People push themselves via travel and engagement in worlds outside their own. I look back on this entry and I see so much of the yearning I had to understand the world and to put myself out into isolating places so as to understand both the world and me.
I still don't understand the world.
But I am inching close to understanding myself.
I wrote snatches of that personal journey into my novel, Ghost Girls.
I think the trips we make, as individuals, into the depths of 'winter', are so important to the understanding and exploration of our lives, the end goal being gratitude.
Here are these young girl's winter words:
Train to Harbin, 2000
late december, a train with green carpet and a pattern, red. there are six bunks to a berth and R and i each have the middle.
for now, we sit on narrow seats by the window, share a hard red table, write in diaries and stare out windows to the dark. there is not much to see, but there is snow.
later, R is speaking bad mandarin to the people in the next berth.
i feel lonely, here, and left out.
although R is also a foreigner, canadian, i feel this label more. R's parents were chinese but this doesn't mean he speaks mandarin; a smattering of cantonese, yes. still, it is assumed that he, more than i, can speak mandarin because of our appearances. i suppose there is a touch of 'old country reunion' about his reception here, too.
although i can now manage in mandarin, i know my white skin makes me less approachable. i don't know that my boyfriend appreciates this. he has left me here by the window and i feel very much the foreigner.
i should follow, but, at this time, in this place, i am feeling the need to be invited. i am feeling out of place here, on this train heading north. i should stop writing now because my mood has turned foul.
but i won't. i need to write and record this experience.
there is a man sitting on the bunk nearby, black trousers, grey shirt. his card game has finished and his companions have left him. he sits on the edge of his bunk among clutter: suitcases, water tins, a shiny spitoon. i look around at the other passengers on this train: i see mostly men. they wear blacks, greys, browns. they play cards, drink tea and eat their way through dispensable bowls of noodles. there is chatter but it is subdued and the music over the loudspeaker is invasive: this is work-based travel.
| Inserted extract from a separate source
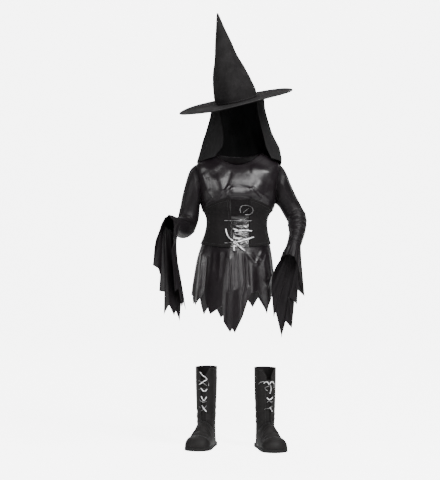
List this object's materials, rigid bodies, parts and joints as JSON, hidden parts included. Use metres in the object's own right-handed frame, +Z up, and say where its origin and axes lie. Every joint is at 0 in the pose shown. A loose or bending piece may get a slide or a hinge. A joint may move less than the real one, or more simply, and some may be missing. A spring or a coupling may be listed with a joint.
{
  "type": "witch costume",
  "caption": "Child's worn witch costume: long-sleeved dress with jagged hems, laced corset belt, pointed brimmed hat with a veil, and laced boots.",
  "frame": {"origin": "middle of the line between the wearer's shoulder points, where the wearer carries the dress", "axes": "+Z up, front towards -Y, the wearer's right arm towards -X"},
  "size_m": [0.5228, 0.4005, 1.4946],
  "materials": {
    "satin": "shiny stretch satin, black",
    "strip": "wet-look black cloth",
    "matte": "matte black cloth",
    "felt": "black-grey felt",
    "veil": "smooth matte black cloth",
    "leather": "soft black imitation leather",
    "rubber": "matte black rubber",
    "silver": "silver-grey shiny cord"
  },
  "bodies": {
    "root": {"bodice_front": "satin", "bodice_back": "satin", "sleeve_right": "satin", "sleeve_left": "satin", "cuff_right": "satin", "cuff_left": "satin", "skirt_front": "satin", "skirt_back": "satin", "corset_front_right": "matte", "corset_front_left": "matte", "corset_back": "matte", "corset_strip": "strip", "corset_lace_loop": "silver", "corset_lace_bar": "silver", "corset_lace_row": "silver", "corset_lace_upper_cross": "silver", "corset_lace_lower_cross": "silver", "corset_lace_end_upper": "silver", "corset_lace_end_across": "silver", "corset_lace_end_down": "silver", "corset_lace_end_slant": "silver", "corset_lace_knot": "silver", "hat_cone": "felt", "hat_brim": "felt", "veil": "veil", "boot_right_shaft": "leather", "boot_right_tongue": "leather", "boot_right_vamp": "leather", "boot_right_toe_cap": "leather", "boot_right_sole": "rubber", "boot_right_lace_cross_1": "silver", "boot_right_lace_cross_2": "silver", "boot_right_lace_cross_3": "silver", "boot_right_lace_cross_4": "silver", "boot_right_lace_end_up": "silver", "boot_right_lace_end_down": "silver", "boot_left_shaft": "leather", "boot_left_tongue": "leather", "boot_left_vamp": "leather", "boot_left_toe_cap": "leather", "boot_left_sole": "rubber", "boot_left_lace_cross_1": "silver", "boot_left_lace_cross_2": "silver", "boot_left_lace_cross_3": "silver", "boot_left_lace_cross_4": "silver", "boot_left_lace_end_up": "silver", "boot_left_lace_end_down": "silver"}
  },
  "joints": []
}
i hear the slow rumble of the train rolling over track, snippets of conversation that i understand, the crick-crack of seeds breaking between teeth. i smell beef broth and salt and, outside, when i clear the window pane of fog and press my nose towards the dark, i see endless black, marked occasionally by a light in the distance.
i realise that there is space, here, somewhere northeast of beijing.
i press closer and observe the foreground: snowbanks and a road by the train tracks. in time, i see a series of trucks barreling past, lights ablaze. the darkness swallows them as they speed on, carrying their goods to the north.
north.
i wonder what i shall find there...
myself?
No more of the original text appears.